Puerto Iguazú, memória do tempo de dolarização e crise

Leia a opinião do portal sobre as eleições e planos econômicos na Argentina, e o impacto na fronteira.

A dolarização da economia volta a rondar a Argentina, ideia acesa no palanque das eleições presidenciais deste ano. Cartada de um dos concorrentes à Casa Rosada, na prática, essa proposta representa instituir por decreto, da noite para o dia, a paridade entre o peso e a moeda estadunidense.

O lampejo ocorre três décadas depois que o país vizinho experimentou viver sob a economia atrelada ao dólar, medida anunciada como solução para os problemas que, colocada à prova da vida, ficou bem longe desse objetivo. Eram tempos do plano de estabilização e ajuste fiscal do ex-presidente Carlos Menem (1989-1999) e seu ministro Domingo Cavallo.

O que se decide em Buenos Aires, a capital, impacta a fronteira. No começo da década de 1990, Puerto Iguazú vivenciou uma quebradeira histórica, a qual fez sucumbir o turismo e o comércio, segmentos indutores da economia fronteiriça, desestimulando visitações e compras em um mercado que era aquecido.

Afirma-se que o futuro é um juiz imparcial da história, que sempre chega atrasado. Por isso, convém revisitar o passado imoderadamente. A reestruturação econômica argentina baseada na dolarização levou cerca de 300 lojas de Puerto Iguazú a fechar as portas, em três anos, registrou o jornal Ponte da Amizade, na edição de 19 de julho a 1.º de agosto de 1994.

Manchete do periódico iguaçuense Nosso Tempo na edição de 23 de março de 1990.


O periódico iguaçuense Nosso Tempo levou às suas páginas reportagem crítica sobre a situação econômica e social portenha, na edição de 23 de março de 1990. Na capa, expôs com letras garrafais a gravidade do quadro da época: “Argentina destroçada tenta em vão emergir do precipício”. Clique aqui e veja matéria da época.

Sem risco de exagerar, Puerto Iguazú virou uma “cidade fantasma”, chegando ao fundo do poço da crise social e econômica. A penosa recuperação ocorreu com os efeitos do plano econômico brasileiro da época, que instituiu a Unidade Real de Valor (URV), entre outros ajustes, dando poder de compra ao Real no outro lado do Rio Iguaçu.

Brasileiros, turistas e moradores da região, retornaram ao comércio, turismo e gastronomia de Puerto Iguazú. A redescoberta movimentou lojas de alimentos, bebidas e confecções, principalmente jaquetas de couro e blusas de lã. Restaurantes e bares voltaram a ser frequentados, com atrativos como o “menu turístico”, churrasco e vinho, assim como os jogos, chegando ao reforço dos free shops anos depois.

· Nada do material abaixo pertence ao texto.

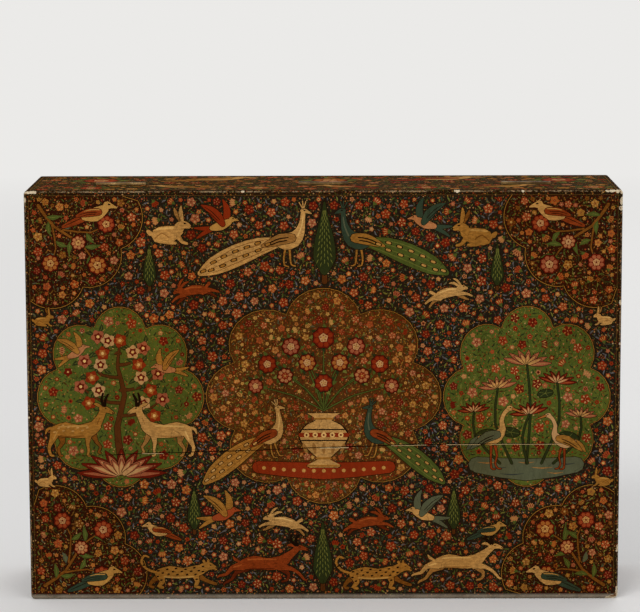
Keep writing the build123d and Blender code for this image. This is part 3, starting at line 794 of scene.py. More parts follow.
def paint_pool(panel, x):
    """Two cranes among tall lotuses that rise from a pool."""
    pool = Pen(panel, (x, 104))
    pool.figure([("water", [[(-38, 1, 6), (0, -3, 8.4), (38, 1, 6)]])], {"water": "slate"}, halo=1.5)
    for k, (dx, dy, half) in enumerate(RIPPLES):
        pool.draw([(dx - half, dy, 0.1), (dx, dy - 0.8, 0.45), (dx + half, dy, 0.1)], ("cream_shade", "blue")[k % 2])
    for dx, rise, size, lean in TALL_LOTUSES:
        stalk = [(dx * 0.5, 2, 0.8), (dx * 0.9 + lean, rise * 0.55, 0.7), (dx, rise, 0.55)]
        pool.figure([("stem", [stalk])], {"stem": "leaf_dark"}, line=0.35, halo=1)
        colours = (("crimson", "red_light", "blush"), ("pink", "salmon", "cream"))[rise // 4 % 2]
        lotus(pool.moved(dx, rise, -2 * lean), size, *colours, ranks=((7, 1.0, 74), (5, 0.74, 48)))
    for dx, dy, half, turn in PADS:
        pad = pool.moved(dx, dy, turn)
        pad.take(ring(half + 1, 14) * (1, 0.55))
        pad.fill(ring(half + 0.5, 16) * (1, 0.55), "ink")
        pad.fill(ring(half, 16) * (1, 0.52), "leaf_dark")
        for angle in range(5):
            tip = (half * 0.9 * math.cos(angle * 1.26), half * 0.46 * math.sin(angle * 1.26))
            pad.draw([(0, 0, 0.14), (*tip, 0.1)], "leaf_light", steps=1)
    crane(Pen(panel, (x - 27, 101), 0, 1.3), "cream", "slate")
    crane(Pen(panel, (x + 29, 101), 0, 1.15, -1), "blush", "ochre")


# x, y, turn, size and flip of the pen, then the animal, its coat and its spots
BEASTS = (
    (-109, 9, 0, 1.12, 1, LEOPARD, "ochre", LEOPARD_SPOTS), (-44, 9, 0, 1.2, 1, STAG_RUNNING, "roan", ()),
    (40, 8, 0, 1.12, 1, LEOPARD, "ochre", LEOPARD_SPOTS), (105, 10, 0, 1.2, 1, STAG_RUNNING, "cream", ()),
    (-114, 274, 0, 1.6, 1, HARE, "cream", ()), (112, 272, 0, 1.6, -1, HARE, "ochre", ()),
    (-33, 50, -6, 1.3, -1, HARE_RUNNING, "cream", ()), (36, 50, 5, 1.3, 1, HARE_RUNNING, "roan", ()),
    (-97, 229, 12, 1.25, -1, HARE_RUNNING, "roan", ()), (97, 227, 10, 1.25, 1, HARE_RUNNING, "cream", ()),
    (-211, 212, 0, 0.8, 1, HARE, "ochre", ()), (211, 212, 0, 0.8, -1, HARE, "cream", ()),
    (-211, 88, 0, 0.8, 1, HARE, "cream", ()), (211, 88, 0, 0.8, -1, HARE, "ochre", ()))
# x, y and flip of the pen, then the bird's body, its wing and whether it flies
FIELD_BIRDS = (
    (-78, 287, 1, "ochre_light", "red", True), (78, 288, -1, "salmon", "teal", True),
    (-78, 64, 1, "red_light", "ochre", True), (77, 64, -1, "cream", "slate", True),
    (-126, 52, -1, "cream", "roan", False), (126, 52, 1, "ochre_light", "teal", False))


def paint_field(panel):
    """Peafowl and a cypress above, a hunt of beasts below, hares, trees and birds between."""
    cypress(Pen(panel, (1, 246)), 60)
    cypress(Pen(panel, (-1, 8)), 52)
    peafowl(Pen(panel, (-31, 260), -3, 1.42, 1), "cream", "cream_shade", "cream", "ochre", "cream_light")
    peafowl(Pen(panel, (31, 260), 3, 1.42, -1), "teal", "ochre", "leaf", "ochre_light", "slate")
    for x, y, turn, size, flip, *beast in BEASTS:
        animal(Pen(panel, (x, y), turn, size, flip), *beast)
    for way in (-1, 1):
        cypress(Pen(panel, (way * 131, 240)), 34)
        cypress(Pen(panel, (way * 99, 52)), 36)
    for x, y, flip, *colours in FIELD_BIRDS:
        bird(Pen(panel, (x, y), 0, 1.8, flip), *colours)


SPRAY_STEMS = [[(0, 0, 1.3), (-3, 20, 1), (2, 42, 0.8), (-1, 60, 0.4)],
               [(-2, 16, 0.8), (-14, 32, 0.6), (-24, 36, 0.35)], [(0, 26, 0.7), (13, 42, 0.6), (24, 45, 0.35)]]
# x, y, angle to the branch and length
SPRAY_LEAVES = ((-2, 10, -48, 12), (-3, 14, 40, 11), (1, 24, -62, 9), (0, 36, 58, 13), (2, 46, -50, 13),
                (-10, 28, -20, 10), (11, 40, 10, 10), (-18, 34, 100, 9), (0, 54, 40, 11), (0, 56, -42, 11))


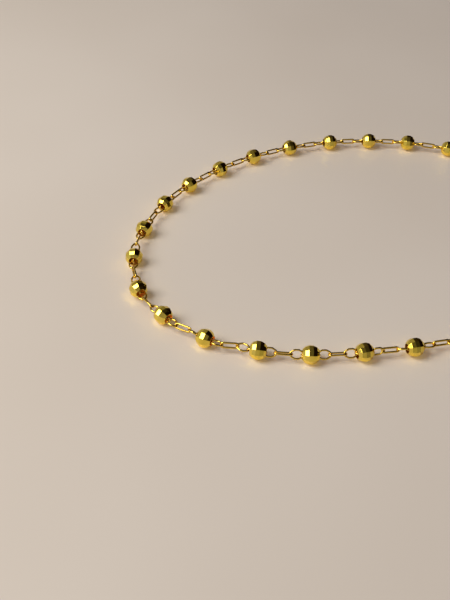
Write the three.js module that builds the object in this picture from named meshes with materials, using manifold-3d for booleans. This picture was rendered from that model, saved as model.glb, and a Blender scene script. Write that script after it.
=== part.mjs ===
// Choker of faceted hollow gold beads, spaced evenly along a fine chain that a plain spring-ring clasp closes.
// Millimetres, +Z up. It lies flat in a loop: the beads rest on Z = 0, and the loop's box is centred on X = Y = 0.

import * as THREE from 'three';
import Module from 'manifold-3d';
import { mergeVertices } from 'three/addons/utils/BufferGeometryUtils.js';

const beadCount = 32;
const claspStretch = 26; // route length from the last bead, over the clasp, to the first bead

const bead = {
  sides: 10,
  sphereRadius: 2.08, // every outer corner lies on this sphere
  cutLatitudes: [12, 35, 56], // degrees from the bead's equator to each ring of corners
  holeRadius: 1.05,
  domeRadius: 1.52, // inner wall part way to the hole
  domeReach: 0.98,
  boreRadius: 1.82, // inner wall at the equator
};

const chain = { radius: 0.6, sides: 8, steps: 80, claspGap: 0.3, wire: 0.3, endHeight: 0.9 };

const clasp = { ringRadius: 2.4, ringWire: 0.5, ringSides: 8, ringSteps: 24,
  eyeRadius: 1.0, eyeWire: 0.35, eyeSides: 6, eyeSteps: 14, eyeOverlap: 0.05 };

const goldColor = 0xe2b13c;
const paleGoldColor = 0xeac25a;

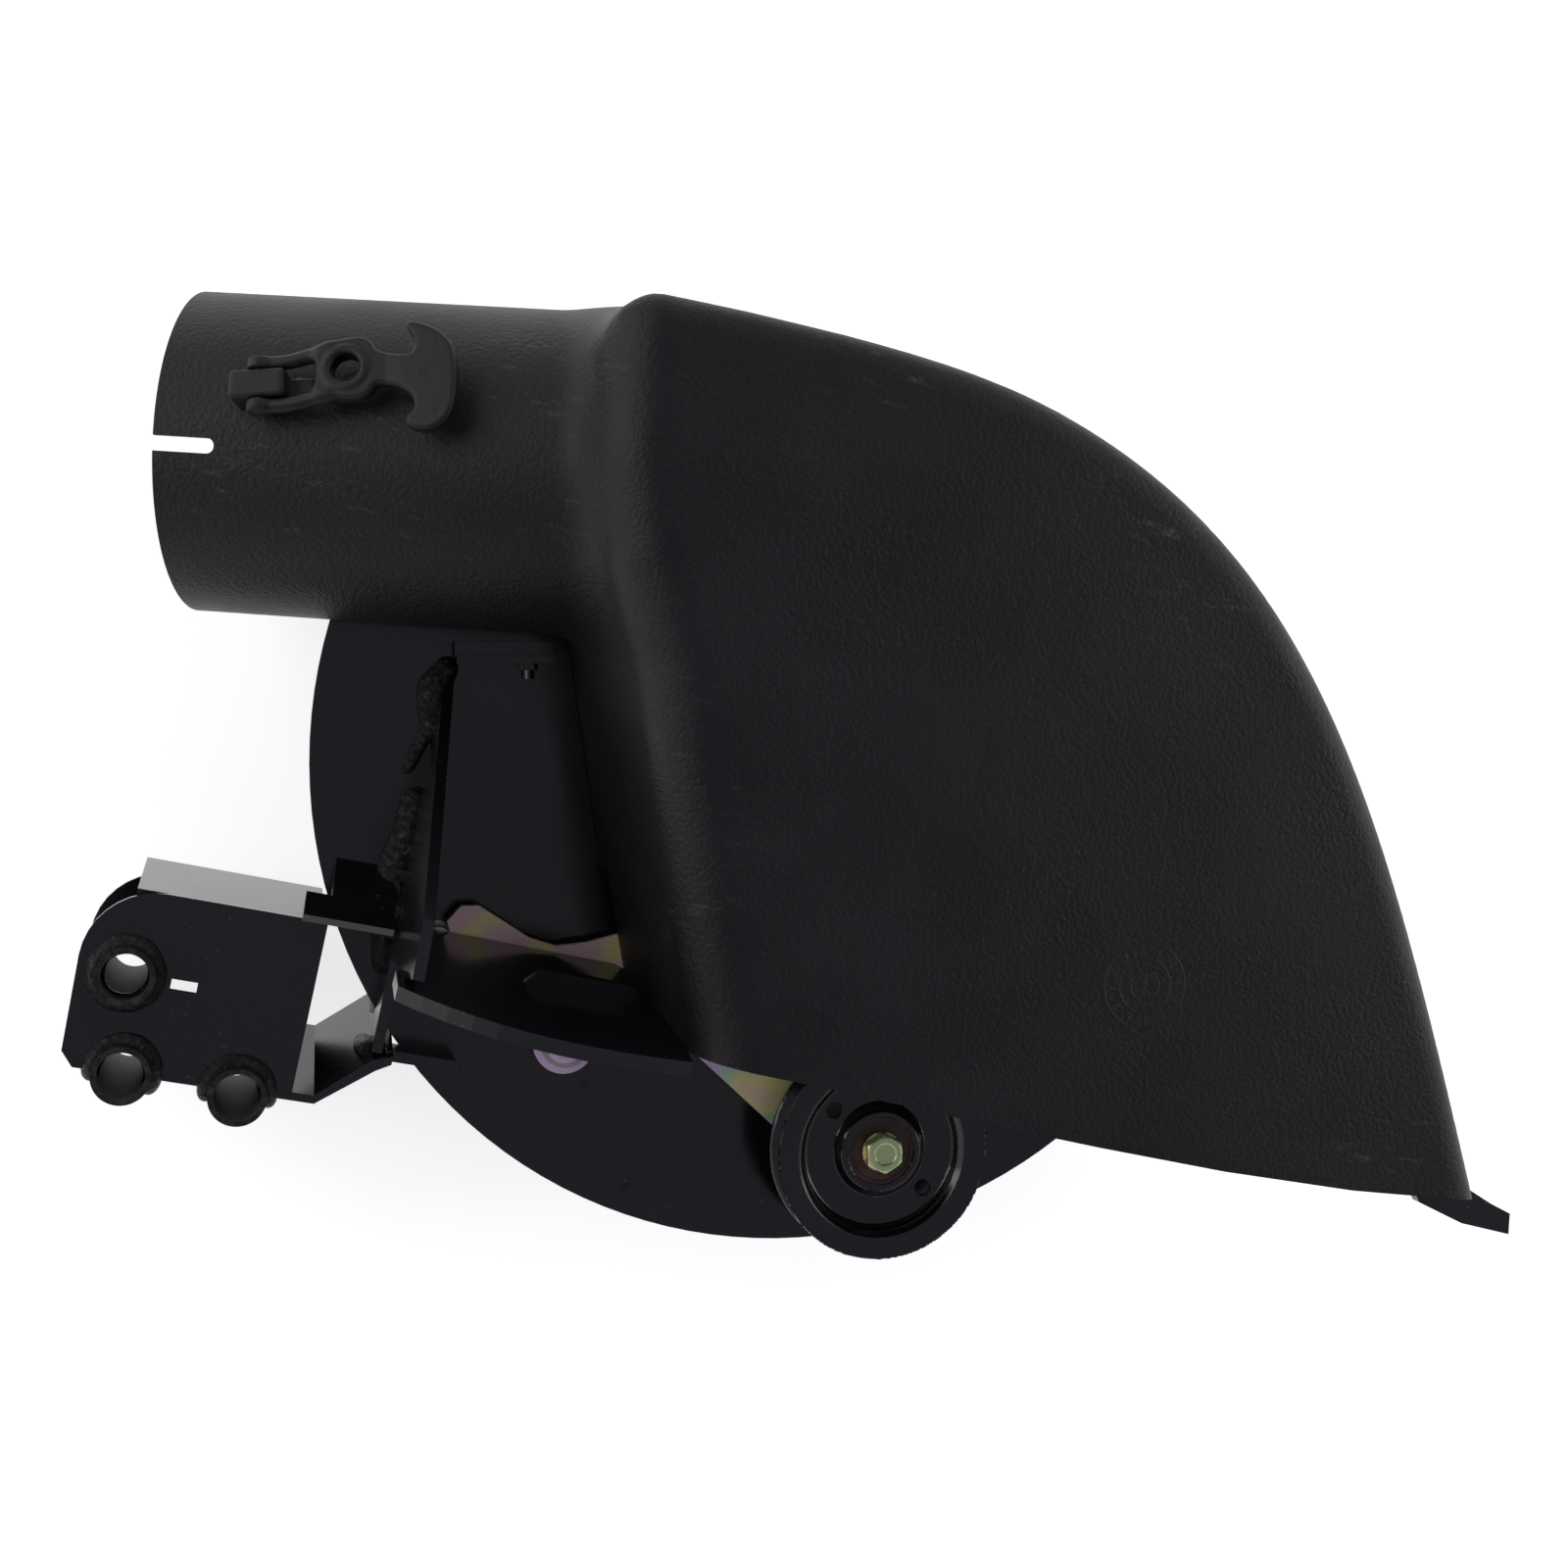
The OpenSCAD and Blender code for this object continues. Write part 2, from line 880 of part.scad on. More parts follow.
// ---- rubber draw latch ----
// The tube's outside, seen from the latch
module tube_space(r) {
    rotate([0, 0, -latch_yaw])
        translate([-latch_x, 0, -tube_r])
            cylinder_x(r, tube_tail);
}
module latch_base() {
    half_w = 7.5;
    color(steel_black)
        at_latch()
            difference() {
                union() {
                    translate([-14, -half_w, -2])
                        cube([28, 2 * half_w, 19]);
                    translate([-14, -half_w, -2])
                        cube([37, 2 * half_w, 4]);
                }
                translate([0, -20, latch_pin_h])
                    rotate([-90, 0, 0])
                        cylinder(r = latch_pin_r, h = 40);
                for (p = latch_rivets_at)
                    translate([p[0], p[1], -6])
                        cylinder(r = latch_rivet_r + clear, h = 12);
                tube_space(tube_r + clear);
            }
}
module latch_rivets() {
    color(bare_steel)
        at_latch()
            for (p = latch_rivets_at)
                translate([p[0], p[1], 2 + clear])
                    union() {
                        cylinder(r = 3.2, h = 1.4);
                        translate([0, 0, -5.6])
                            cylinder(r = latch_rivet_r, h = 5.8);
                    }
}
module latch_pin() {
    color(bare_steel)
        at_latch()
            translate([0, -14, latch_pin_h])
                rotate([-90, 0, 0])
                    cylinder(r = latch_pin_r - clear, h = 28);
}
strap_edge = [
    [-6.5, 12.5], [32, 14.5], [48, 16], [56, 15], [62, 8.5], [76, 8.5], [80, 12], [82, 20], [78, 28],
    [86, 29], [95, 23], [100, 12], [103, 0]
];
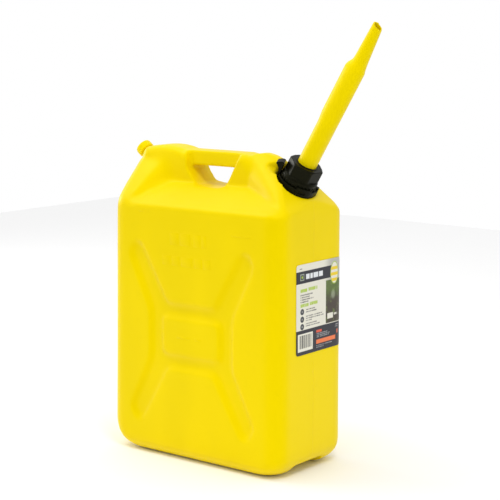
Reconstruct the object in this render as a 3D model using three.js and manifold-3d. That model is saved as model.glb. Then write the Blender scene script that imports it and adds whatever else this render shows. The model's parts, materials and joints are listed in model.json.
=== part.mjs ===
// A 20 litre plastic fuel can: a blow-moulded tank with a pouring spout held by a screw collar,
// a ratchet lock ring with its thumb tab, a vent cap and a paper label.
// Millimetres, +Z up, +X towards the spout, origin under the middle of the tank's base.
import * as THREE from 'three';
import { ConvexGeometry } from 'three/addons/geometries/ConvexGeometry.js';
import { mergeVertices } from 'three/addons/utils/BufferGeometryUtils.js';
import Module from 'manifold-3d';

// ---- tank -------------------------------------------------------------------------------------
const canLength = 343; // over the narrow faces, along X
const canDepth = 174; // over the wide faces, along Y
const wallTop = 400; // height where the upright walls end
const wall = 3; // moulded wall thickness
const planRadius = 28; // upright corner edges
const rearHeel = 46; // base curve under the rear face
const frontHeel = 35; // and under the front face
const sideHeel = 24; // and under the wide faces
const rearDraft = 6; // how far the rear face leans in on its way up
const shoulderRise = 30; // from the wall top to the foot of the handle ridge
const shoulderLip = 4; // the walls start to round over this far below their top
const ridgeFoot = 32; // half depth of the shoulder where the ridge starts

const ridgeHalf = 27; // half depth of the handle ridge
const ridgeRound = 12; // rounding of its long edges
const ridgeInset = 93.5; // its front end from the front face
const barRise = 82; // top of the grip bar over the wall top
const barDepth = 33;
const barHeight = 23.5;
const gapDrop = 31; // height of the finger gap
const gapRear = -58;
const gapFront = 38;
const gapSlant = 22; // how far the gap's ends lean in towards its floor
const gapRound = 9;
const pocketLip = 9; // height of the pocket's upright rims beside the grip bar
const humpRise = 6; // the rear hump stands this much over the grip bar

const grooveDepth = 5; // X-shaped stiffening groove in the wide faces
const grooveDraft = 4; // half width of its sloping sides
const grooveRound = 11;
const grooveSink = 3; // how far its middle is below half the wall's height
const armInset = 59.5; // from a narrow face to the middle of an arm's end
const armMargin = 63; // from an arm's end to the base or the wall top
const beltHalf = 81; // half length of the belt between the arms
const islandHalf = 59; // raised panel inside the belt
const islandRise = 31;

const notchHalf = 38; // hand notch under the front edge
const notchHeight = 13;
const notchReach = 62; // how far it runs in under the base
const notchRound = 8;

// ---- neck and closure, measured along the neck axis from its seat -------------------------------
const humpCrest = 95; // highest part of the neck hump from the front face
const gableCrest = 37; // and of the rear gable from the rear face
const neckTilt = THREE.MathUtils.degToRad(31);
const neckInset = 34.4; // the seat's middle from the front face
const neckRise = 35.6; // and over the wall top
const gap = 0.3; // clearance between resting pieces
const fit = 0.5; // radial clearance round the neck and the spout
const spoutRadius = 15;
const spoutWall = 2.2;
const spoutLength = 243; // above the collar's top
const spoutFoot = 10.8; // depth of the spout's foot under the collar's top
const neckPlay = 2; // between the spout's foot and the neck's bore
const neckWall = 4;
const neckTop = 32.6;
const threadRoom = 1; // between the neck and the collar
const hexWall = 6; // collar wall at its corners
const skirtWall = 6.4;
const skirtHeight = 10;
const hexHeight = 21;
const hexTurn = THREE.MathUtils.degToRad(26.8);
const toothCount = 30;
const toothSize = 1.1;
const toothHeight = 4.5;
const ringWidth = 11;
const ringHeight = 10;
const seatMargin = 5; // flat seat round the lock ring
const ringPlay = 3; // free space round the lock ring
const gasketHeight = 2.2;
const flangeHeight = 2.6;
const tubeRadius = 3.5;
const tubeBore = 2.3;
const airHeight = 150; // air hole over the collar's top
const airRadius = 2.6;
const tabAngle = THREE.MathUtils.degToRad(209.5);
const tabWidth = 15;
const tabThickness = 3.4;
const tabReach = 12; // how far its beak stands out
const tabSet = 2; // how deep the tab is set into the lock ring's edge
const tabHeight = 29.5;
const tabSwing = 8; // free space beyond the beak
const tabPlay = 2; // and on each side of the tab
const tabSill = 6; // height of the ledge under its swing

const neckBore = spoutRadius + neckPlay;
const neckRadius = neckBore + neckWall;
const collarBore = neckRadius + threadRoom;
const hexRadius = collarBore + hexWall; // over the corners
const skirtRadius = collarBore + skirtWall;
const ringRadius = neckRadius + ringWidth;
const seatClear = ringRadius + ringPlay;
const seatRadius = ringRadius + seatMargin;
const neckSeat = [canLength / 2 - neckInset, 0, wallTop + neckRise];

// ---- vent, measured along its own axis from the boss face ---------------------------------------
const ventTilt = THREE.MathUtils.degToRad(-52);
const ventInset = 8.3; // the boss face's middle from the rear face
const ventRise = 73; // and over the wall top
const bossRadius = 12.2;
const stubRadius = 7.4;
const stubBore = 4.2;
const stubTop = 8.6;
const capWall = 5.4;
const capCrown = 2.6;
const capEdge = 1.4;
const sealHeight = 1.5;

const capRadius = stubRadius + fit + capWall;
const ventSeat = [ventInset - canLength / 2, 0, wallTop + ventRise];

// ---- label ----------------------------------------------------------------------------------------
const labelBottom = 185.5;
const labelHeight = 138;
const labelFlat = 103; // width on the flat of the front face
const labelWrap = THREE.MathUtils.degToRad(24); // how far it turns round the far corner
const labelThickness = 0.5;

const plastic = (color, roughness) => new THREE.MeshStandardMaterial({ color, roughness, metalness: 0 });
const yellow = plastic(0xf2d400, 0.42);
const black = plastic(0x23241c, 0.38);
const rubber = plastic(0x1a1a1a, 0.75);
const paper = plastic(0xe9e6d6, 0.55);

const wasm = await Module();
wasm.setup();

const mergeReach = 1e-4;

// A closed geometry as a solid that can be cut and joined.
function solid(geometry) {
  const bare = geometry.index ? geometry.toNonIndexed() : geometry.clone();
  for (const name of Object.keys(bare.attributes)) {
    if (name !== 'position') bare.deleteAttribute(name);
  }
  const merged = mergeVertices(bare, mergeReach);
  const corners = merged.index.array;
  const kept = [];
  for (let i = 0; i < corners.length; i += 3) {
    const [a, b, c] = [corners[i], corners[i + 1], corners[i + 2]];
    if (a !== b && b !== c && c !== a) kept.push(a, b, c);
  }
  const vertProperties = Float32Array.from(merged.attributes.position.array);
  return new wasm.Manifold(new wasm.Mesh({ numProp: 3, vertProperties, triVerts: Uint32Array.from(kept) }));
}

function geometryOf(body) {
  const mesh = body.getMesh();
  const geometry = new THREE.BufferGeometry();
  geometry.setAttribute('position', new THREE.BufferAttribute(mesh.vertProperties, 3));
  geometry.setIndex(new THREE.BufferAttribute(mesh.triVerts, 1));
  geometry.computeVertexNormals();
  return geometry;
}

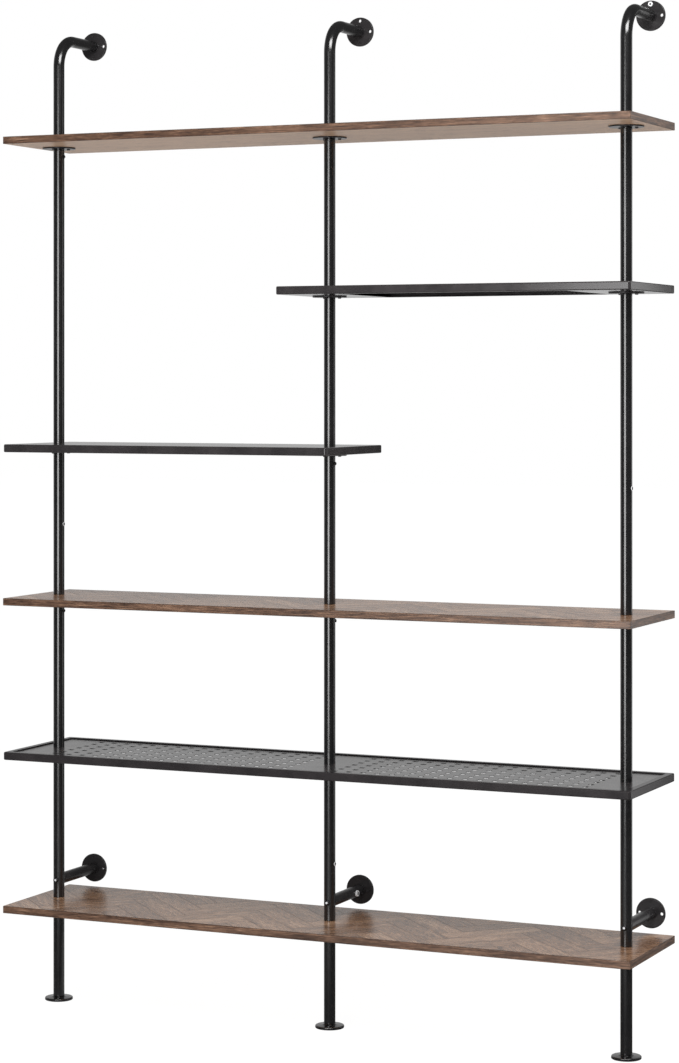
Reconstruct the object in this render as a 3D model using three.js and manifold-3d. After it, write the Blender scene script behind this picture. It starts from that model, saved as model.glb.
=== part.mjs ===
// Wall-mounted pipe shelving unit: three black steel posts, six shelf levels, two bays.
// Millimetres, +Z up, +Y towards the wall. The origin is on the floor, on the axis of the middle post.

import * as THREE from 'three';
import * as BufferGeometryUtils from 'three/addons/utils/BufferGeometryUtils.js';
import Module from 'manifold-3d';

const wasm = await Module();
wasm.setup();

// Overall layout
const postSpacing = 688;
const shelfDepth = 302;
const endOverhang = 59;
const middleOverhang = 61;
const lowestShelfTop = 236.5;
const shelfPitch = 349.4;
const wallDistance = 168;

// Clearances
const seatGap = 0.3;
const slidingFit = 0.4;
const holeClearance = 0.5;
const cutOverrun = 2;
const screwSeating = 0.4;

// Facets of round pieces
const roundSides = 16;
const boreSides = 8;
const screwSides = 6;
const boltSides = 8;
const bendFacets = 8;
const cornerFacets = 3;

// Post tubes
const tubeDiameter = 25.4;
const tubeWall = 1.5;
const bendRadius = 63.5;
const topArmRise = 235;
const lowerArmRise = 41;

// Spare holes in the +X sides of the posts and of the middle lower arm
const sideHoleDiameter = 8;
const leftHoleRise = 163;
const middleHoleRise = 125;
const rightHoleRise = 267;
const armHoleFromWall = 51;

// Sleeve welded into the foot of a tube, which goes down through the shelf into the tube below
const sleeveWall = 2;
const sleeveBelow = 36;
const sleeveAbove = 24;

// Support plates under the shelves
const supportDiameter = 76;
const supportThickness = 3;
const supportScrews = 3;
const supportScrewCircle = 44;
const supportScrewTurn = THREE.MathUtils.degToRad(25);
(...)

O plano histórico mostra que a degradação institucional fez a próspera Argentina conhecer as mazelas sociais e a falência econômica. O país mergulha em um sem-número de instabilidades e crises que perpassam, mais recentemente, a derrocada dos militares, com a vexatória aventura da Guerra das Malvinas, e governos civis, que perfilam-se no poder desde Raul Alfonsín, nos anos oitenta.

De volta à fronteira: o resultado das recentes prévias das eleições presidenciais argentinas balançou ainda mais a economia, causando em Puerto Iguazú desabastecimento e alta dos preços da comida. Subiram os custos de produtos essenciais, como azeite e carne, revela reportagem exclusiva do H2FOZ.

O resultado das primárias, que antecedem as urnas, sugere que o eleitor demonstrou reprovação ao atual quadro de inflação e carestia, resgatando o chamado “voto castigo” aplicado em outros pleitos contra governos de turno. A história está para mostrar que, muitas vezes, o castigo pode recair sobre a parcela mais fraca, a que já arca com o elevado custo das decisões políticas.